▼

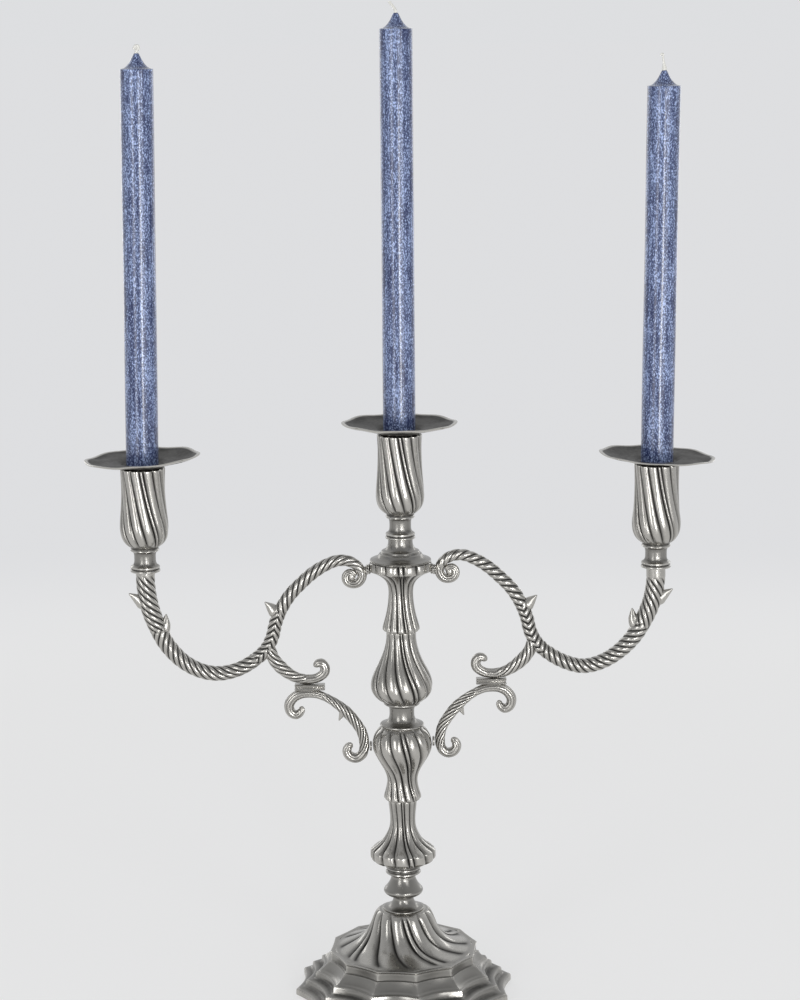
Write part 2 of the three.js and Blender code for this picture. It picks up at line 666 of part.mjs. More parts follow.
function armGeometry(side) {
  const at = armPoint(side);
  const cupDown = ARM_CUP_BELOW_CROWN / ARM_DROP;
  const main = [
    at(1, cupDown), at(1, 0.22), at(0.985, 0.4), at(0.955, 0.56), at(0.905, 0.74), at(0.83, 0.89),
    at(0.75, 0.975), at(0.675, 1), at(0.595, 0.965), at(0.52, 0.885), at(0.465, 0.79), at(0.435, 0.68),
    at(0.418, 0.55), at(0.39, 0.42), at(0.35, 0.3), at(0.3, 0.2), at(0.247, 0.11),
    at(0.19, 0.042), at(0.133, 0.002), at(0.078, 0.012), at(0.037, 0.07), at(0.026, 0.145),
    at(0.05, 0.205), at(0.088, 0.21),
  ];
  const mainRod = ropeRod(main, {
    hand: 1,
    radiusAt: ramp([[0, ROD_R.cup], [0.12, ROD_R.cup], [0.28, ROD_R.bend], [0.5, ROD_R.fork],
      [0.62, ROD_R.fork], [0.8, ROD_R.arch], [0.9, ROD_R.curl], [1, ROD_R.curl]]),
    grooveAt: ramp([[0, 0], [0.04, ROD_GROOVE], [0.88, ROD_GROOVE], [0.92, 0], [1, 0]]),
  });
  const branch = [
    at(0.452, 0.74), at(0.43, 0.87), at(0.385, 0.97), at(0.33, 1.039), at(0.275, 1.059),
    at(0.23, 1.045), at(0.2, 1), at(0.193, 0.95), at(0.21, 0.907), at(0.235, 0.915),
  ].map((point, i) => point.setX(point.x + BRACE_SET[side] * Math.min(i / 4, 1)));
  const branchRod = ropeRod(branch, {
    hand: -1,
    radiusAt: ramp([[0, ROD_R.branchRoot - 0.4], [0.28, ROD_R.branchRoot], [0.5, ROD_R.branch], [0.8, ROD_R.branch - 0.6],
      [1, ROD_R.branch - 1]]),
    grooveAt: ramp([[0, ROD_GROOVE * 0.8], [0.5, ROD_GROOVE * 0.8], [0.6, 0], [1, 0]]),
  });
  const thorns = [
    thorn(at(0.985, 0.42), at(1.064, 0.315)),
    thorn(at(0.935, 0.6), at(0.906, 0.49)),
    thorn(at(0.402, 0.475), at(0.468, 0.363), THORN_R * 1.2),
    thorn(at(0.441, 0.68), at(0.463, 0.92)),
  ];
  const eye = ropeRod([at(0.082, 0.21), at(0.108, 0.18), at(0.108, 0.13), at(0.088, 0.108), at(0.07, 0.125)], {
    hand: 1, radiusAt: ramp([[0, ROD_R.curl - 0.4], [0.4, 2.6], [1, 2]]), grooveAt: () => 0,
  });
  const branchEnd = branch[branch.length - 1];
  const curls = [ball(at(0.08, 0.15), 2.6), ball(branchEnd.clone().setZ(branchEnd.z - 2.2), ROD_R.branch - 0.8)];
  const body = join([mainRod, branchRod, ...thorns, eye, ...curls]);
  const studHole = bar(STUD_R + PIN_GAP, cupZ - STUD_LENGTH / 2 - SEAT_GAP, cupZ + 10)
    .translate(ARM_REACH, 0, 0);
  const pegHole = crossBar(PEG_R + PIN_GAP, DISC_R - 1, DISC_R + ARM_TO_DISC + PEG_DEPTH, discZ);
  return cut(body, studHole, pegHole);
}

// The bracket is drawn between the belly of the lower baluster and the clasp
const padOuter = LOWER_BELLY_R + SEAT_GAP + PAD_THICKNESS + SEAT_GAP;
const claspTopDown = 1.059 + (ROD_R.branch + SEAT_GAP) / ARM_DROP;
const claspTopZ = crownZ - ARM_DROP * claspTopDown;
const claspZ = claspTopZ - CLASP_HEIGHT;
const claspX = THREE.MathUtils.lerp(DISC_R + ARM_TO_DISC, ARM_REACH, 0.265);

function bracketGeometry(side) {
  const foot = padOuter + BRACKET_ROD_R;
  const crown = claspZ - SEAT_GAP - BRACKET_CROWN_R;
  const at = (across, up) => new THREE.Vector3(
    THREE.MathUtils.lerp(foot, claspX + BRACE_SET[side], across),
    0,
    THREE.MathUtils.lerp(lowerBellyZ, crown, up) + ROOT_SET[side],
  );
  const path = [
    at(1.18, 0.66), at(1.27, 0.6), at(1.36, 0.65), at(1.39, 0.785), at(1.31, 0.915), at(1.17, 0.99),
    at(1, 1), at(0.83, 0.97), at(0.66, 0.895), at(0.49, 0.785), at(0.33, 0.65), at(0.17, 0.467),
    at(0.04, 0.257), at(0, 0), at(0.04, -0.152), at(0.15, -0.224), at(0.27, -0.19), at(0.325, -0.09), at(0.28, 0),
  ];
  const rod = ropeRod(path, {
    hand: 1,
    radiusAt: ramp([[0, BRACKET_CURL_R], [0.2, BRACKET_ROD_R], [0.33, BRACKET_CROWN_R], [0.4, BRACKET_CROWN_R],
      [0.54, BRACKET_ROD_R + 0.5], [0.8, BRACKET_ROD_R], [0.92, BRACKET_CURL_R], [1, BRACKET_CURL_R - 0.5]]),
    grooveAt: ramp([[0, 0], [0.3, 0], [0.38, ROD_GROOVE * 0.8], [0.76, ROD_GROOVE * 0.8], [0.84, 0], [1, 0]]),
  });
  const curls = [ball(at(1.16, 0.68), BRACKET_CURL_R), ball(at(0.27, -0.02), BRACKET_CURL_R - 0.5)];
  const spur = thorn(at(0.4, 0.68), at(0.47, 0.48), THORN_R * 0.75);
  const pegHole = crossBar(PEG_R + PIN_GAP, padOuter - 2, padOuter + BRACKET_ROD_R + 1.5, padZ(side));
  return cut(join([rod, ...curls, spur]), pegHole);
}

const padZ = (side) => lowerBellyZ + ROOT_SET[side];

// Clasp: the small plate that the arm and the bracket are both soldered to
function claspGeometry() {
  const shape = new THREE.Shape();
  const [half, h] = [CLASP_LENGTH / 2, CLASP_HEIGHT];
  const outline = [[-half, h * 0.18], [-half + 1.2, 0], [half - 1.2, 0], [half, h * 0.18],
    [half - 0.9, h * 0.5], [half, h * 0.82], [half - 1.2, h], [-half + 1.2, h],
    [-half, h * 0.82], [-half + 0.9, h * 0.5]];
  shape.setFromPoints(outline.map(([x, z]) => new THREE.Vector2(x, z)));
  const settings = { depth: CLASP_WIDTH, bevelEnabled: false };
  return new THREE.ExtrudeGeometry(shape, settings).rotateX(Math.PI / 2).translate(0, CLASP_WIDTH / 2, 0);
}

// Pegs that fasten an arm to the disc and a bracket to the baluster
const discPegGeometry = () => crossBar(
  PEG_R, DISC_R - PEG_DEPTH + SEAT_GAP, DISC_R + ARM_TO_DISC + PEG_DEPTH - SEAT_GAP, discZ,
);

function padPegGeometry(side) {
  const inner = LOWER_BELLY_R + SEAT_GAP;
  const pin = crossBar(PEG_R, inner - PEG_DEPTH, padOuter + BRACKET_ROD_R + 1.2, padZ(side));
  const pad = crossBar(PAD_R, inner, inner + PAD_THICKNESS, padZ(side), 12);
  return join([pin, pad]);
}

// Assembly
const candelabra = new THREE.Group();

function add(name, geometry, material, { z = 0, x = 0, group = candelabra } = {}) {
  const mesh = new THREE.Mesh(geometry, material);
  mesh.name = name;
  mesh.position.set(x, 0, z);
  group.add(mesh);
  return mesh;
}

const padHoles = ['left', 'right'].map((side) => {
  const direction = side === 'left' ? -1 : 1;
  const hole = crossBar(PEG_R + PIN_GAP, LOWER_BELLY_R - PEG_DEPTH - SEAT_GAP, LOWER_BELLY_R + 2, padZ(side));
  return hole.scale(direction, direction, 1).translate(0, 0, -lowerBalusterZ);
});

add('foot_plinth', plinthGeometry(), pewter('plinth'));
add('foot_dome', domeGeometry(), pewter('dome'));
add('foot_spool', spoolGeometry(), pewter('spool'), { z: spoolZ });
add('lower_trumpet', lowerTrumpetGeometry(), pewter('lower_trumpet'), { z: lowerTrumpetZ });
add('lower_baluster', cut(lowerBalusterGeometry(), ...padHoles), pewter('lower_baluster'), { z: lowerBalusterZ });
add('waist_collar', collarGeometry(), pewter('collar'), { z: collarZ });
add('upper_baluster', upperBalusterGeometry(), pewter('upper_baluster'), { z: upperBalusterZ });
add('upper_trumpet', upperTrumpetGeometry(), pewter('upper_trumpet'), { z: upperTrumpetZ });
add('pedestal', pedestalGeometry(), pewter('pedestal'), { z: pedestalZ });

const rodTopZ = centreSocketZ + TIE_ROD_INTO_SOCKET;
const washerZ = domeCeiling - WASHER_THICKNESS;
const nutZ = washerZ - NUT_HEIGHT;
add('tie_rod', bar(TIE_ROD_R, nutZ - ROD_PAST_NUT, rodTopZ), steel());
add('foot_washer', washerGeometry(), steel(), { z: washerZ });
add('foot_nut', nutGeometry(), steel(), { z: nutZ });

// One light: socket, pan, candle and wick standing on a given height
function addLight(name, x, z, holeR, holeDepth) {
  const seatZ = z + SOCKET_HEIGHT;
  const candleZ = seatZ - LINER_DEPTH + LINER_FLOOR + SEAT_GAP;
  const length = CANDLE_LENGTH[name];
  add(`socket_${name}`, socketGeometry(holeR, holeDepth), pewter('socket'), { x, z });
  add(`pan_${name}`, panGeometry(PAN_RISE[name], PAN_LEAN[name]), pewter('pan'), { x, z: seatZ });
  add(`candle_${name}`, candleGeometry(length, CANDLE_LEAN[name]), wax(), { x, z: candleZ });
  add(`wick_${name}`, wickGeometry(length, CANDLE_LEAN[name]), cotton(), { x, z: candleZ });
}

addLight('centre', 0, centreSocketZ, boreR, TIE_ROD_INTO_SOCKET + 2 * SEAT_GAP);

for (const side of ['left', 'right']) {
  const half = new THREE.Group();
  if (side === 'left') half.rotation.z = Math.PI;
  candelabra.add(half);
  const socketZ = cupZ + SEAT_GAP;
  add(`arm_${side}`, armGeometry(side), pewter('arm'), { group: half });
  add(`bracket_${side}`, bracketGeometry(side), pewter('bracket'), { group: half });
  const [bracedX, bracedZ] = [claspX + BRACE_SET[side], claspZ + ROOT_SET[side]];
  add(`clasp_${side}`, claspGeometry(), pewter('clasp'), { x: bracedX, z: bracedZ, group: half });
  add(`disc_peg_${side}`, discPegGeometry(), pewter('peg'), { group: half });
  add(`pad_peg_${side}`, padPegGeometry(side), pewter('peg'), { group: half });
  const studZ = cupZ - STUD_LENGTH / 2;
  add(`stud_${side}`, bar(STUD_R, 0, STUD_LENGTH, 12), steel(), { x: ARM_REACH, z: studZ, group: half });
  const direction = side === 'left' ? -1 : 1;
  addLight(side, direction * ARM_REACH, socketZ, STUD_R + PIN_GAP, STUD_LENGTH / 2 + SEAT_GAP);
}

export default candelabra;
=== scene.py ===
"""Three-light pewter candelabra with blue dinner candles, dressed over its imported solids.

Every piece is modelled on its own node's box, so it stands where the solids put it. The
drawings below are in millimetres and are stretched to the box of the node they stand for.
"""

import math

import bmesh
import bpy
import numpy as np
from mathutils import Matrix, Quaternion, Vector


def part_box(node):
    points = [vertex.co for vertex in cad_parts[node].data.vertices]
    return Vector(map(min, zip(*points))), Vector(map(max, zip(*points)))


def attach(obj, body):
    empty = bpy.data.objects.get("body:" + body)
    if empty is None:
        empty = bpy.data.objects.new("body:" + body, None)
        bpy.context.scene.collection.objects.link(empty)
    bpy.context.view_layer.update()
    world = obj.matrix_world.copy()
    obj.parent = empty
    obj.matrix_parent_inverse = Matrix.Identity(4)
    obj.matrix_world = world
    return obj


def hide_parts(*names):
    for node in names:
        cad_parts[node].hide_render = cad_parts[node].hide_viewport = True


bl_info = {
    "name": "Pewter Candelabra",
    "version": (1, 0, 0),
    "blender": (4, 5, 0),
    "location": "View3D > Sidebar > Candelabra",
    "description": "Models and finishes a three-light candelabra over its packed solids",
    "category": "Object",
}

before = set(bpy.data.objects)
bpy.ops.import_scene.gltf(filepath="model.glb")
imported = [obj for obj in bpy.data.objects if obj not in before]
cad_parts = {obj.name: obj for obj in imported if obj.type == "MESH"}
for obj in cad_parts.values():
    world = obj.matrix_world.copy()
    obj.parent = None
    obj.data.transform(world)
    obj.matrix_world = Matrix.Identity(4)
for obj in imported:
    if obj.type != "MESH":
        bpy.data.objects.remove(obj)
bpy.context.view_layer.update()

MM = 0.001
TINY = 1e-6
FULL_TURN = 2 * math.pi
LIGHTS = ("centre", "left", "right")
SIDES = ("left", "right")


# Drawings: strokes of (radius, height) or (radius, height, flute depth). Each stroke is a smooth
# line that goes on from the last point of the stroke before, and the corner there is eased.

SPOOL = [
    [(0, 0), (14, 0)],
    [(14.2, 0.5), (14, 1)],
    [(11.4, 1.7), (9.2, 3.2), (7.9, 5), (7.2, 6.8), (7.2, 8.4), (7.8, 9.7)],
    [(9.6, 9.9)],
    [(11.7, 10.7), (13.3, 12.1), (13.8, 13.5), (13.4, 14.7)],
    [(11.4, 17), (9.6, 19.8), (8.6, 22.2), (8.4, 24)],
    [(0, 24)],
]

LOWER_TRUMPET = [
    [(0, 0), (8.4, 0)],
    [(8.8, 0.9), (11, 1.5), (12.2, 2.5), (12, 3.4)],
    [(11.3, 3.9)],
    [(11, 4.6), (11.2, 5.2)],
    [(11.9, 5.7), (11.8, 6.4)],
    [(11.2, 7), (11.2, 8.6), (11.6, 9.6)],
    [(15.5, 10, 0.4), (19.6, 10.9, 1.2), (21.4, 12, 1.8)],
    [(22.4, 13.2, 1.9), (22.6, 16, 1.9), (22.4, 18.6, 1.9)],
    [(20.6, 20.2, 1.9), (17.2, 22.6, 1.9), (14, 25.6, 1.8), (11.4, 29.6, 1.6), (9.4, 34.6, 1.4),
     (8.8, 40, 1.2), (9.2, 47, 1.1), (10.1, 55, 1.1)],
    [(0, 55)],
]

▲

Which lines above run from the one containing "const [bracedX, bracedZ]" down to the one containing "bpy.context.scene.collection.objects.link(empty)"? Repeat exactly those, both ends included, and nothing else.

  const [bracedX, bracedZ] = [claspX + BRACE_SET[side], claspZ + ROOT_SET[side]];
  add(`clasp_${side}`, claspGeometry(), pewter('clasp'), { x: bracedX, z: bracedZ, group: half });
  add(`disc_peg_${side}`, discPegGeometry(), pewter('peg'), { group: half });
  add(`pad_peg_${side}`, padPegGeometry(side), pewter('peg'), { group: half });
  const studZ = cupZ - STUD_LENGTH / 2;
  add(`stud_${side}`, bar(STUD_R, 0, STUD_LENGTH, 12), steel(), { x: ARM_REACH, z: studZ, group: half });
  const direction = side === 'left' ? -1 : 1;
  addLight(side, direction * ARM_REACH, socketZ, STUD_R + PIN_GAP, STUD_LENGTH / 2 + SEAT_GAP);
}

export default candelabra;
=== scene.py ===
"""Three-light pewter candelabra with blue dinner candles, dressed over its imported solids.

Every piece is modelled on its own node's box, so it stands where the solids put it. The
drawings below are in millimetres and are stretched to the box of the node they stand for.
"""

import math

import bmesh
import bpy
import numpy as np
from mathutils import Matrix, Quaternion, Vector


def part_box(node):
    points = [vertex.co for vertex in cad_parts[node].data.vertices]
    return Vector(map(min, zip(*points))), Vector(map(max, zip(*points)))


def attach(obj, body):
    empty = bpy.data.objects.get("body:" + body)
    if empty is None:
        empty = bpy.data.objects.new("body:" + body, None)
        bpy.context.scene.collection.objects.link(empty)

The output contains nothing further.